3. Quelles sont les mesures que vous jugez nécessaires et importantes pour garantir le succès des OPCI au Maroc?

D’après l’analyse du marché immobilier au Maroc et d’après une lecture approfondie du régime réglementaire applicable aux OPCI, je recommande de prévoir les dispositions suivantes :

– Proroger le régime fiscal transitoire pour une durée de 5 ans minimum à partir du 01 Janvier 2021 et ce, sous réserve de la mise en place de la réglementation des OPCI « Grand public » dans les 2 ans qui suivent.

– Autoriser aux OPCI d’acquérir des actifs immobiliers résidentiels pour absorber le stock non-vendu de ces actifs et augmenter l’offre résidentielle locative.

– Prévoir un régime spécifique pour les foncières qui désirent se transformer en OPCI et éclaircir certaines dispositions à caractère juridique et fiscal relatives à cette opération.

– Accorder une exonération ou appliquer un droit fixe pour les droits de la conservation foncière au titre des opérations de cession des actifs immobiliers au profit des OPCI.

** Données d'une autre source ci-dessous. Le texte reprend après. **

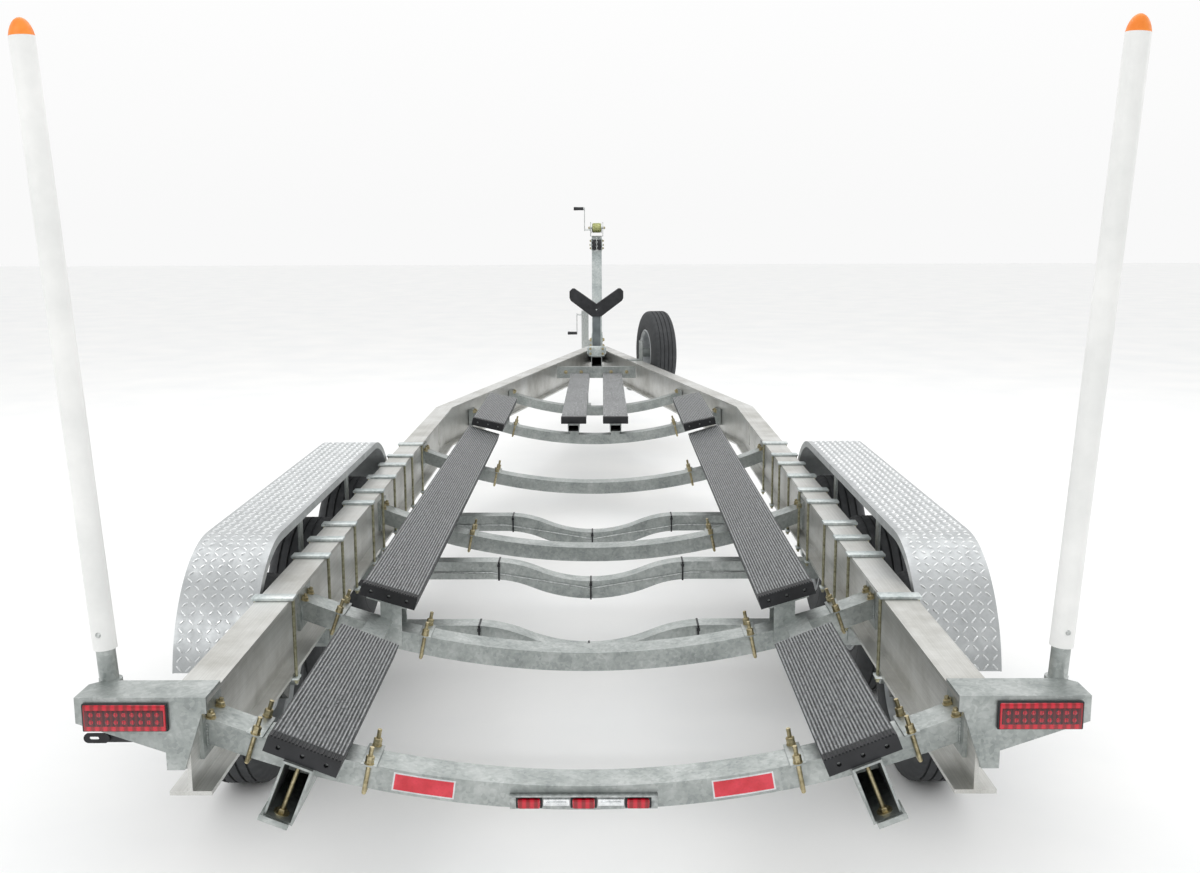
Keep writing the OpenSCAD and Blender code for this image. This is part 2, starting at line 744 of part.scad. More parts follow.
// a wheel rim about the origin, axis along Y, outer face towards +Y
module rim_shell(spokes) {
    w = tyre_w / 2;
    difference() {
        rotate([90, 0, 0]) rotate_extrude() polygon([
            [rim_r - 6.3, -w + 26], [rim_r + 4, -w + 11], [rim_r - 4, -w + 8], [rim_r - 16, -w + 30],
            [rim_r - 22, -20], [rim_r - 22, 34], [rim_r - 16, w - 30], [rim_r - 4, w - 8],
            [rim_r + 4, w - 11], [rim_r - 6.3, w - 26]]);
        rotate([90, 0, 0]) translate([0, 0, -w - 1]) cylinder(h = 2 * w + 2, r = rim_r - 26);
    }
    difference() {
        rotate([90, 0, 0]) rotate_extrude() polygon([
            [32, -34], [80, -34], [104, -40], [rim_r - 20, -20], [rim_r - 20, -8], [104, -30],
            [80, -24], [32, -24]]);
        for (i = [0:spokes - 1]) rotate([0, i * 360 / spokes + 180 / spokes, 0])
            translate([132, 100, 0]) rotate([90, 0, 0]) cylinder(h = 200, r = 22);
        for (i = [0:5]) rotate([0, i * 60, 0]) translate([70, 100, 0]) rotate([90, 0, 0])
            cylinder(h = 200, r = 7);
    }
}

// hub and brake disc that turn with a road wheel
module hub() {
    d = tyre_y - disc_y;
    difference() {
        union() {
            rod_y(0, 0, -d - 18, 24, 42);
            rod_y(0, 0, -d - 7, -d + 7, 124);
            rod_y(0, 0, 12, 24, 84);
            rod_y(0, 0, 24, 62, 31);
        }
        rod_y(0, 0, -d - 30, 40, spindle_r + 0.5);
    }
}

module at_wheel(k, s) {
    translate([wheel_xs[k], s * tyre_y, wheel_z]) scale([1, s, 1]) children();
}

module road_tyre(k, s) {
    color("#232426") at_wheel(k, s) tyre();
}

module road_rim(k, s) {
    color("#b4babc") at_wheel(k, s) {
        rim_shell(8);
        hub();
    }
}

module left_rear_tyre() { road_tyre(0, 1); }
module left_rear_rim() { road_rim(0, 1); }
module left_middle_tyre() { road_tyre(1, 1); }
module left_middle_rim() { road_rim(1, 1); }
module left_front_tyre() { road_tyre(2, 1); }
module left_front_rim() { road_rim(2, 1); }
module right_rear_tyre() { road_tyre(0, -1); }
module right_rear_rim() { road_rim(0, -1); }
module right_middle_tyre() { road_tyre(1, -1); }
module right_middle_rim() { road_rim(1, -1); }
module right_front_tyre() { road_tyre(2, -1); }
module right_front_rim() { road_rim(2, -1); }

// the spare stands on the outside of the right-hand tapered beam, parallel to it
spare_at = bend_x + 0.69 * (meet_x - bend_x);
spare_z = 830;
module spare_place() {
    translate([spare_at, -(beam_y - (spare_at - bend_x) * tan(taper)), 0])
        rotate([0, 0, taper]) children();
}

module spare_carrier() {
    f = flange_w / 2;
    reach = tyre_w / 2 + 48;
    color("#9aa3a5") spare_place() {
        block([-60, 60], [-f - 8, f + 8], [beam_top, beam_top + 8]);
        block([-60, 60], [-f - 8, -f], [beam_bot - 8, beam_top + 170]);
        block([-60, 60], [-f - 8, f + 8], [beam_bot - 8, beam_bot]);
        rod_y(0, spare_z, -f - 8 - reach, -f - 7, 38);
        rod_y(0, spare_z, -f - 8 - reach, -f - reach, 85);
        for (a = [0:120:240]) translate([0, 0, spare_z]) rotate([0, a, 0]) translate([70, 0, 0])
            rod_y(0, 0, -f - reach - 36, -f - reach, 6.5);
    }
}

module spare_rim() {
    color("#a4a9ab") spare_place() translate([0, -flange_w / 2 - 8 - tyre_w / 2 - 24, spare_z])
        mirror([0, 1, 0]) rim_shell(8);
}

module spare_tyre() {
    color("#232426") spare_place() translate([0, -flange_w / 2 - 8 - tyre_w / 2 - 24, spare_z])
        tyre();
}

left_beam();
right_beam();
rear_crossmember();
crossmembers();
tongue_crossmember();
tongue_tube();
coupler();
coupler_latch();
axles();
axle_brackets();
brake_calipers();
brake_lines();
left_fender();
right_fender();
fender_brackets();
bunks();
keel_bunks();
bunk_end_caps();
bunk_stringers();
bunk_brackets();
tail_brackets();
tail_lights();
marker_bar();
licence_bracket();
guide_pipes();
guide_sleeves();
guide_caps();
winch_post();
winch_frame();
roller_bracket();
bow_roller();
winch_drum();
winch_crank();
bow_rest_post();
bow_rest_pad();
jack_housing();
jack_leg();
jack_crank();
spare_carrier();
spare_rim();
spare_tyre();
left_rear_tyre();
left_rear_rim();
left_middle_tyre();
left_middle_rim();
left_front_tyre();
left_front_rim();
right_rear_tyre();
right_rear_rim();
right_middle_tyre();
right_middle_rim();
right_front_tyre();
right_front_rim();
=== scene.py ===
import json
import math
import random

import bmesh
import bpy
from mathutils import Matrix, Vector


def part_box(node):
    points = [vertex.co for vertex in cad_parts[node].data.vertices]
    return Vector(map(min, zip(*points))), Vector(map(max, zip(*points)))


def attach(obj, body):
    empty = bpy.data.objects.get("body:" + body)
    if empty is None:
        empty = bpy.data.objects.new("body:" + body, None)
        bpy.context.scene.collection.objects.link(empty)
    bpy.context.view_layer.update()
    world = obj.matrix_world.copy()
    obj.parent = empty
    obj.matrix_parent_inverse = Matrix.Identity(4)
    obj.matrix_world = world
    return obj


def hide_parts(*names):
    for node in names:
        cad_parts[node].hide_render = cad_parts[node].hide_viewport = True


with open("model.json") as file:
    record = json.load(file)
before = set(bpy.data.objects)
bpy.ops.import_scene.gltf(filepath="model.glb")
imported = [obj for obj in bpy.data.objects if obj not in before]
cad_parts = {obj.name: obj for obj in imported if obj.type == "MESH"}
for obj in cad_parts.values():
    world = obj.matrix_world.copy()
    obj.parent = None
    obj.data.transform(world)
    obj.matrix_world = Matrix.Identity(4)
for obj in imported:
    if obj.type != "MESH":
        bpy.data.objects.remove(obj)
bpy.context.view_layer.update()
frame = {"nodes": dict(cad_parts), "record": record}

nodes = frame["nodes"]
slotOf = {row["node"]: row["material_slot"] for row in frame["record"]["subparts"]}
print("frame loaded:", len(nodes), "nodes")


def toLinear(hexCode):
    channels = [int(hexCode[i:i + 2], 16) / 255 for i in (1, 3, 5)]
    return [c / 12.92 if c <= 0.04045 else ((c + 0.055) / 1.055) ** 2.4 for c in channels] + [1.0]


def middle(node):
    low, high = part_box(node)
    return (low + high) / 2


def facing(place, direction):  # a turn that brings +Z to the direction, then a move to the place
    turn = Vector(direction).normalized().to_track_quat("Z", "Y").to_matrix().to_4x4()
    return Matrix.Translation(Vector(place)) @ turn


def addRod(shape, start, end, radius, sides=10, tip=None):
    start, end = Vector(start), Vector(end)
    made = bmesh.ops.create_cone(shape, cap_ends=True, segments=sides, radius1=radius,
                                 radius2=radius if tip is None else tip, depth=(end - start).length,
                                 matrix=facing((start + end) / 2, end - start))
    return made["verts"]


def addBlock(shape, low, high, bevel=0.0, turn=None):
    low, high = Vector(low), Vector(high)
    size = high - low
    place = Matrix.Translation((low + high) / 2) @ Matrix.Diagonal((*size, 1))
    verts = bmesh.ops.create_cube(shape, size=1, matrix=(turn or Matrix()) @ place)["verts"]
    if bevel:
        edges = {edge for vert in verts for edge in vert.link_edges}
        bevelEdges(shape, edges, bevel)
    return verts


def bevelEdges(shape, edges, width, segments=2):
    bmesh.ops.bevel(shape, geom=list(edges), offset=width, segments=segments, profile=0.5,
                    affect="EDGES", material=-1)


def addNut(shape, place, direction, across=0.019, height=0.010, washer=0.030, stud=0.008):
    place, along = Vector(place), Vector(direction).normalized()
    radius = across / math.sqrt(3)
    base = place
    if washer:
        addRod(shape, place, place + along * 0.0025, washer / 2, 16)
        base = place + along * 0.0025
    addRod(shape, base, base + along * height * 0.8, radius, 6)
    addRod(shape, base + along * height * 0.8, base + along * height, radius, 6, radius * 0.82)
    if stud:
        addRod(shape, base + along * height, base + along * (height + stud), across * 0.29, 10)


def finishPiece(name, shape, material, body, smooth=40):
    bmesh.ops.recalc_face_normals(shape, faces=shape.faces)
    mesh = bpy.data.meshes.new(name)
    shape.to_mesh(mesh)
    shape.free()
    mesh.materials.append(material)
    mesh.shade_smooth()
    mesh.set_sharp_from_angle(angle=math.radians(smooth))
    piece = bpy.data.objects.new(name, mesh)
    bpy.context.scene.collection.objects.link(piece)
    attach(piece, body)
    return piece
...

– Autoriser aux OPCI d’acquérir des actifs immobiliers en hors taxe sur la valeur ajoutée (TVA) dans la mesure où le montant de la TVA grevant l’investissement principal des OPCI (lors de l’acquisition d’actifs immobiliers) est très important, comparé aux loyers perçus. Cette disposition permettra, d’une part, d’encourager les OPCI à investir davantage dans le marché immobilier et, d’autre part, d’augmenter leurs liquidités en évitant un crédit de TVA important dont l’absorbation par les revenus locatifs nécessiterait plusieurs années.